A mature design includes mobile approvals, escalation timers, substitute approvers, and exception-based routing. For example, a standard replenishment PO from an approved supplier may auto-release if it falls within tolerance bands, while a price variance or off-contract purchase may trigger review by procurement and finance. This preserves governance while reducing unnecessary touchpoints.
| Workflow design choice | Speed benefit | Governance benefit |
|---|---|---|
| Auto-approval for low-risk replenishment | Reduces buyer and manager delays | Applies policy consistently |
| Escalation rules for overdue approvals | Prevents stalled transactions | Creates accountability and auditability |
| Tolerance-based exception routing | Focuses review on true anomalies | Strengthens control over price and quantity variance |
| Role-based delegation | Maintains continuity during absence | Supports resilient operations across sites |
Automation tactic 4: Digitize receiving at the dock with real-time ERP updates
Purchasing speed is only half the equation. If receiving remains manual, the enterprise still suffers from delayed inventory visibility and reconciliation issues. Distributors should digitize receiving with barcode scanning, ASN matching where available, mobile warehouse transactions, and immediate ERP posting of receipts, discrepancies, and putaway status.
This is especially important in high-volume or multi-warehouse environments where paper receiving logs create lag between physical arrival and system availability. Real-time receiving updates improve available-to-promise accuracy, reduce duplicate handling, and support faster invoice matching. They also provide a stronger operational resilience posture because inventory events are captured at the point of execution rather than reconstructed later.

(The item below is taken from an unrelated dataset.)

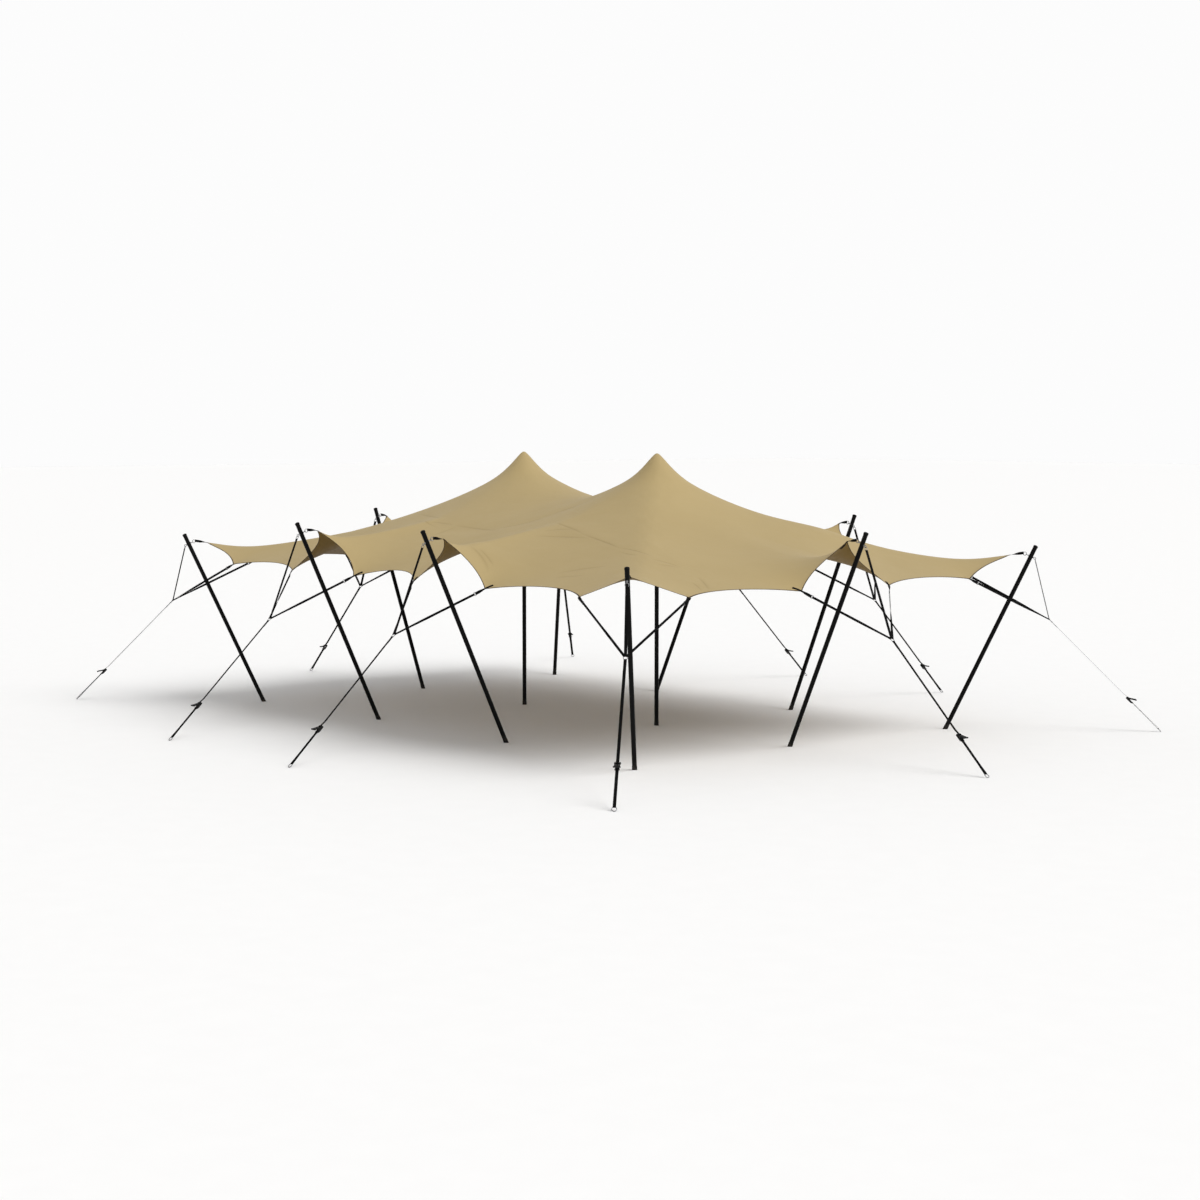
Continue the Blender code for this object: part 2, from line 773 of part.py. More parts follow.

A practical scenario is a distributor receiving mixed pallets from multiple suppliers into a regional hub. With mobile ERP receiving, warehouse staff can scan items against open POs, flag shortages or overages immediately, and route exceptions to procurement before the truck leaves the dock. That compresses issue resolution time and improves supplier accountability.
Automation tactic 5: Connect purchasing, receiving, and finance through three-way match intelligence
One of the biggest hidden costs in distribution is the disconnect between procurement execution and financial control. When purchase orders, receipts, and supplier invoices are not synchronized in the ERP, accounts payable teams spend time resolving preventable discrepancies, and finance loses confidence in accruals and spend reporting.

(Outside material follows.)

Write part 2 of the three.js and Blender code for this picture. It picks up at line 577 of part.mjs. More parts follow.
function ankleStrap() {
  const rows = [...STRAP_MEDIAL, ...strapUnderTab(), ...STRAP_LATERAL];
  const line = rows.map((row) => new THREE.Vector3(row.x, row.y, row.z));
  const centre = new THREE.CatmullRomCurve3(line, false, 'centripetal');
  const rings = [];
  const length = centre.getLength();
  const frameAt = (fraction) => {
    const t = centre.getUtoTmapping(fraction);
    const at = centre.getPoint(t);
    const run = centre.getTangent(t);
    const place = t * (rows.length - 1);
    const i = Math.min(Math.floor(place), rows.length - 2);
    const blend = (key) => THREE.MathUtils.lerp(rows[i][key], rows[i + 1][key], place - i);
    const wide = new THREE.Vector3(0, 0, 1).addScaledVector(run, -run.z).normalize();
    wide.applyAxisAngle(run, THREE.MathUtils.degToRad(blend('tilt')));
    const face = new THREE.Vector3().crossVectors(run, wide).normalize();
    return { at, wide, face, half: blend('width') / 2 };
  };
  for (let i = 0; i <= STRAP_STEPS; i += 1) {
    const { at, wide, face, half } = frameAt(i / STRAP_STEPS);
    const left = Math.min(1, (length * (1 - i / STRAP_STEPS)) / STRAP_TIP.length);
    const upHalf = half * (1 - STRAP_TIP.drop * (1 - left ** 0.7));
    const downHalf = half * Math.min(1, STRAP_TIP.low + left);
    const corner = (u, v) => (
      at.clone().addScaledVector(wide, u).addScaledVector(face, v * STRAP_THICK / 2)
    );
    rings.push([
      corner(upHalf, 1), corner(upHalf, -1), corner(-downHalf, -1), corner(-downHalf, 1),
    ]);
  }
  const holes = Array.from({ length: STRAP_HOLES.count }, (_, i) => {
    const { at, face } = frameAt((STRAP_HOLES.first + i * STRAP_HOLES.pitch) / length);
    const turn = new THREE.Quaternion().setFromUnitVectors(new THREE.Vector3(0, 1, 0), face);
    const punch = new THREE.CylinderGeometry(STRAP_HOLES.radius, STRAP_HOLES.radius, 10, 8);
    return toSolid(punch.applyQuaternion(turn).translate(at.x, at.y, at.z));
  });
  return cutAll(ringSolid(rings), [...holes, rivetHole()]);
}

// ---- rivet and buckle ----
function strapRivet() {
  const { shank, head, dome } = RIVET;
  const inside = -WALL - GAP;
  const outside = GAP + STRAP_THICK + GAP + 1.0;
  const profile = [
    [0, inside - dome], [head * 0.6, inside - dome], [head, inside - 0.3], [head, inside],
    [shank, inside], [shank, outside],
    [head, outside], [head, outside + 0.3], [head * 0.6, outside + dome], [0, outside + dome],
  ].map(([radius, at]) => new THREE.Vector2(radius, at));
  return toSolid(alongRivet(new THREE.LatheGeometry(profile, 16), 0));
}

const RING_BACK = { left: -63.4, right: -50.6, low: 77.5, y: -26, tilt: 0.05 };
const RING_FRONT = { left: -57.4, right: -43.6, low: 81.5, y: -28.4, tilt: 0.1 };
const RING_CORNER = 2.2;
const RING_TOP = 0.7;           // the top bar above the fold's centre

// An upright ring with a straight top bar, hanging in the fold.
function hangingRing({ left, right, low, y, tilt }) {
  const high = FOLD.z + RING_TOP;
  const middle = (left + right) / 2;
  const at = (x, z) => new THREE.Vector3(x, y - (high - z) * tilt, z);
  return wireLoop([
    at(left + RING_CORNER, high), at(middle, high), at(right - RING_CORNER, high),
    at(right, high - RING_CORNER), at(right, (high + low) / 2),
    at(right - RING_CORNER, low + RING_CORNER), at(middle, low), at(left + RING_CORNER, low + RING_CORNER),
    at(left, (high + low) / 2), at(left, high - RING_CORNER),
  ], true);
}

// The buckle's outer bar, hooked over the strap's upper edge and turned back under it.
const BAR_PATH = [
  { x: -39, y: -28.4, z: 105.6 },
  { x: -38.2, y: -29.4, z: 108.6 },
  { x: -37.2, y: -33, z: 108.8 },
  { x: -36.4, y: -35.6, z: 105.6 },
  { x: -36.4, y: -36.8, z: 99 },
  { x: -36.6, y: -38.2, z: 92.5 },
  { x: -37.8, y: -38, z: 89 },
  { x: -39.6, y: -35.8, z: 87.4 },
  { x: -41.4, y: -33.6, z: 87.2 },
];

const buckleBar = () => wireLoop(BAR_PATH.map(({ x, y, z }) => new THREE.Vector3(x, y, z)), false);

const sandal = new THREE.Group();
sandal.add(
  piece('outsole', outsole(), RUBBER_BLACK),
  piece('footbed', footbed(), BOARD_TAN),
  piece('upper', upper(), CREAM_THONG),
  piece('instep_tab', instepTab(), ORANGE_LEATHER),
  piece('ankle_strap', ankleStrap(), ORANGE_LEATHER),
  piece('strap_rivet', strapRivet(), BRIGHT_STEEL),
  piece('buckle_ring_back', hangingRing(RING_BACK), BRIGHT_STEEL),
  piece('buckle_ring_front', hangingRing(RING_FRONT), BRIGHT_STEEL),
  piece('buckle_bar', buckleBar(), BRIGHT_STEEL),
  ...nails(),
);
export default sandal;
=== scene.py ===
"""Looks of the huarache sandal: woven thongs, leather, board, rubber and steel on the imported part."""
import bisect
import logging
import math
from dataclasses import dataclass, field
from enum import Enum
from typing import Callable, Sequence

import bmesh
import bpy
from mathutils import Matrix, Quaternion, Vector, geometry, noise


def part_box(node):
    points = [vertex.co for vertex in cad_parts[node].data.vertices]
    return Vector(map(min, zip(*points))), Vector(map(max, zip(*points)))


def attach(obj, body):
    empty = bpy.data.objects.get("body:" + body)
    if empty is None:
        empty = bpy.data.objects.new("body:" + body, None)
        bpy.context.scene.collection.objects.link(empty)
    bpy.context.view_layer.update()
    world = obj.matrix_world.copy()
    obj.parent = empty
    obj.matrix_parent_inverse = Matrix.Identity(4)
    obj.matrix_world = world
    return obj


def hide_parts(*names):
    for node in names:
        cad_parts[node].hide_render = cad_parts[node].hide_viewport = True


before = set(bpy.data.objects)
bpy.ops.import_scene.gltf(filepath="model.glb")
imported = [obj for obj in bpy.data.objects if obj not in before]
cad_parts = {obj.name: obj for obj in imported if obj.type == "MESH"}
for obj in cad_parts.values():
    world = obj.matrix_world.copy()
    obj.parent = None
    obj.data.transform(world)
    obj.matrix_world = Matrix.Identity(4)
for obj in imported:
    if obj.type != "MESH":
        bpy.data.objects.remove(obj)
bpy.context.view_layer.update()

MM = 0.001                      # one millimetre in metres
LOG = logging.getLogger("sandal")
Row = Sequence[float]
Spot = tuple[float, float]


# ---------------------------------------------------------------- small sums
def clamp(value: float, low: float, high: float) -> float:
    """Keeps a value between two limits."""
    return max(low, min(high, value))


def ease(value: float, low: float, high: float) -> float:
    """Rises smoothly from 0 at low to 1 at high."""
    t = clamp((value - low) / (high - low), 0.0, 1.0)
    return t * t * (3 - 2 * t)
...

Modern ERP platforms can automate three-way matching using configurable tolerances, exception queues, and workflow routing. Instead of manually reviewing every invoice, the system can auto-match compliant transactions and escalate only those with material variance. This accelerates payment cycles, reduces administrative effort, and strengthens enterprise governance.

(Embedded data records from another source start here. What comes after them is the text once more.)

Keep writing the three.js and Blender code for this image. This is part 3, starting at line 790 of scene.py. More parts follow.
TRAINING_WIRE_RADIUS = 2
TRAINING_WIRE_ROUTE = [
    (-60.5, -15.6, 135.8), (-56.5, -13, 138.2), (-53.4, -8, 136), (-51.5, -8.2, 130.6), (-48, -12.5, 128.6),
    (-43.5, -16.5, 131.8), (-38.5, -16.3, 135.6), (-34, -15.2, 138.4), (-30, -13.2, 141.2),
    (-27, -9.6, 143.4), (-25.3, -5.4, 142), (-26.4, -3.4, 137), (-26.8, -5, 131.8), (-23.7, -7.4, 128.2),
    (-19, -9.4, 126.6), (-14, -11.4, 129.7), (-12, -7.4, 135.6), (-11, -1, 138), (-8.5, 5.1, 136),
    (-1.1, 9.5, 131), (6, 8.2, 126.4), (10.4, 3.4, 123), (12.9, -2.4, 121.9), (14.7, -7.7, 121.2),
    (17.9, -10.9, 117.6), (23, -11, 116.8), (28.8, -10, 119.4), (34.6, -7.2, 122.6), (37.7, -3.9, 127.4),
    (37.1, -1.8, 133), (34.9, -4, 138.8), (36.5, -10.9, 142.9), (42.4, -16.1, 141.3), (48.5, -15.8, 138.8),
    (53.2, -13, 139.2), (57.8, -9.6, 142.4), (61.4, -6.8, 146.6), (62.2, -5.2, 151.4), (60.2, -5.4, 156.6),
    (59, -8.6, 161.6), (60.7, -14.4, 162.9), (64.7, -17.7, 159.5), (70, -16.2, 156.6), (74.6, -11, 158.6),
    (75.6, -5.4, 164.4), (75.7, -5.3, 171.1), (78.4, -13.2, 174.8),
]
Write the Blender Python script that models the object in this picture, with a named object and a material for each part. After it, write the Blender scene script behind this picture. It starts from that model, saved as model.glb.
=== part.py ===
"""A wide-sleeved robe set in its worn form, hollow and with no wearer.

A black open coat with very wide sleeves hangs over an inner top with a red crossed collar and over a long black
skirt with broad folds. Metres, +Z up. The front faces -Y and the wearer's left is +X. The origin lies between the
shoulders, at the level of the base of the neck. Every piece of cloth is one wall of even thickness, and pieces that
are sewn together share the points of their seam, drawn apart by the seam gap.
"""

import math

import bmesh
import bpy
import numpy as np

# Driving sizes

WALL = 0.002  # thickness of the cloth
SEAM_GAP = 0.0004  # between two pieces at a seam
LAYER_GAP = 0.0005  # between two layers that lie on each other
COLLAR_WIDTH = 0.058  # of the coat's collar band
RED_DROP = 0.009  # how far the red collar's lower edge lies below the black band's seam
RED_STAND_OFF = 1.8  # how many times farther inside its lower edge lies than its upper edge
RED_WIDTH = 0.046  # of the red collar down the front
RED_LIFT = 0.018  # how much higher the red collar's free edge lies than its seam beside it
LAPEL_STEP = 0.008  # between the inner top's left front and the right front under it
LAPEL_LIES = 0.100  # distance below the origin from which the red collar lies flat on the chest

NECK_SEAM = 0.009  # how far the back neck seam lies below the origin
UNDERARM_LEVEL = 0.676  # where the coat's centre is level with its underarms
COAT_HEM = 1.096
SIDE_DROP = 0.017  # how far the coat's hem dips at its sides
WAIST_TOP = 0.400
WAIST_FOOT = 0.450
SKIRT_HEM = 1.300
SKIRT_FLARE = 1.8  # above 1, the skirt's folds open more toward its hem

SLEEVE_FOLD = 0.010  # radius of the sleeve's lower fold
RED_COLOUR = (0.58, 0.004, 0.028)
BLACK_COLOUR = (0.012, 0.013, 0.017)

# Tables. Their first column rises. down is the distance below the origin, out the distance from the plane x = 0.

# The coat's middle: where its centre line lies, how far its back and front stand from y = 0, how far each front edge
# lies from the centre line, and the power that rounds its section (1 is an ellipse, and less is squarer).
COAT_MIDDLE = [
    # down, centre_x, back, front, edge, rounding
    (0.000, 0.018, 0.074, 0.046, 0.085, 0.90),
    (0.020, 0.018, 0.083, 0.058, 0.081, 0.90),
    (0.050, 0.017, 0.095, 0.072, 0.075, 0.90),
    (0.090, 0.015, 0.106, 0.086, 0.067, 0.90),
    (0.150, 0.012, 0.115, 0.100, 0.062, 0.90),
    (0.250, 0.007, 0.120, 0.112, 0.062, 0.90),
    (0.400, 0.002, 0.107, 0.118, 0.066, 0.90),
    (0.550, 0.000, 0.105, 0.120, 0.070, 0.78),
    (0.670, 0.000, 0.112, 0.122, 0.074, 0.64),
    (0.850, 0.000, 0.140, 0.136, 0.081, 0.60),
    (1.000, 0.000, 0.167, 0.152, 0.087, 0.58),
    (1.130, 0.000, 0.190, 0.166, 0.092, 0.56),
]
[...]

For CFOs and controllers, this is not just an AP efficiency play. It is a reporting modernization capability that improves spend visibility, supports audit readiness, and aligns operational execution with financial truth.
Automation tactic 6: Build supplier collaboration into the ERP operating model
Purchasing speed depends heavily on supplier responsiveness. Yet many distributors still manage confirmations, delivery updates, and discrepancy resolution through fragmented communication channels. A stronger model uses ERP-connected supplier collaboration, whether through portals, EDI, API integrations, or structured communication workflows.
The goal is not technology for its own sake. It is to create a shared operational signal between distributor and supplier. When suppliers can confirm quantities, dates, substitutions, and shipment status in a connected workflow, buyers gain earlier visibility into risk and can replan before service levels are affected.
- Capture supplier confirmations directly against purchase orders
- Track promised versus actual delivery performance by supplier and lane
- Automate alerts for late shipments, partial fills, and repeated variance patterns
- Use supplier scorecards to inform sourcing and replenishment decisions
Cloud ERP and AI automation considerations for distribution leaders
Cloud ERP modernization matters because purchasing and receiving automation require connected data, configurable workflows, scalable integration, and role-based visibility across functions. Legacy on-premise environments often support core transactions but struggle with real-time orchestration, mobile execution, analytics, and multi-entity standardization.
AI automation should be applied selectively where it improves decision quality or reduces manual review. Strong use cases include demand anomaly detection, supplier delay prediction, invoice exception classification, recommended reorder timing, and natural-language operational queries for managers. Weak use cases are those that bypass governance or obscure decision logic in high-risk procurement scenarios.
The executive principle is clear: use AI to augment enterprise workflow orchestration, not replace accountability. In distribution operations, explainability, auditability, and policy alignment remain essential.
Implementation priorities, tradeoffs, and ROI
Organizations do not need to automate every purchasing and receiving process at once. The highest-return approach is to target the workflows with the greatest transaction volume, delay frequency, or financial impact. For many distributors, that means replenishment purchasing, approval routing, dock receiving, and invoice matching before more advanced supplier collaboration or predictive automation.
There are tradeoffs. Highly customized workflows may satisfy local preferences but undermine enterprise scalability. Aggressive auto-approval rules may increase speed but require strong tolerance design and monitoring. Mobile receiving improves execution speed but depends on disciplined master data, barcode standards, and warehouse process training. The right architecture balances local practicality with enterprise standardization.
Operational ROI typically appears in shorter PO cycle times, lower receiving backlog, improved inventory accuracy, fewer invoice exceptions, reduced expedite costs, and better labor productivity. Strategic ROI is broader: stronger operational visibility, more resilient supply execution, better cross-functional coordination, and a distribution platform that can scale across sites, channels, and entities without recreating manual complexity.
Executive recommendations for building a faster and more resilient distribution workflow
Treat purchasing and receiving as a connected enterprise workflow, not separate departmental tasks. Standardize the operating model first, then automate approvals, demand-triggered purchasing, dock execution, and financial matching in a common ERP architecture. Prioritize exception management over blanket manual review, and design governance into the workflow itself.
For CIOs and enterprise architects, the priority is interoperability: procurement, warehouse, supplier, and finance data must move through a shared operational backbone. For COOs, the focus is throughput, service reliability, and resilience under volume growth. For CFOs, the value is spend control, reporting integrity, and reduced reconciliation effort. The organizations that align these perspectives are the ones that turn ERP modernization into measurable distribution performance.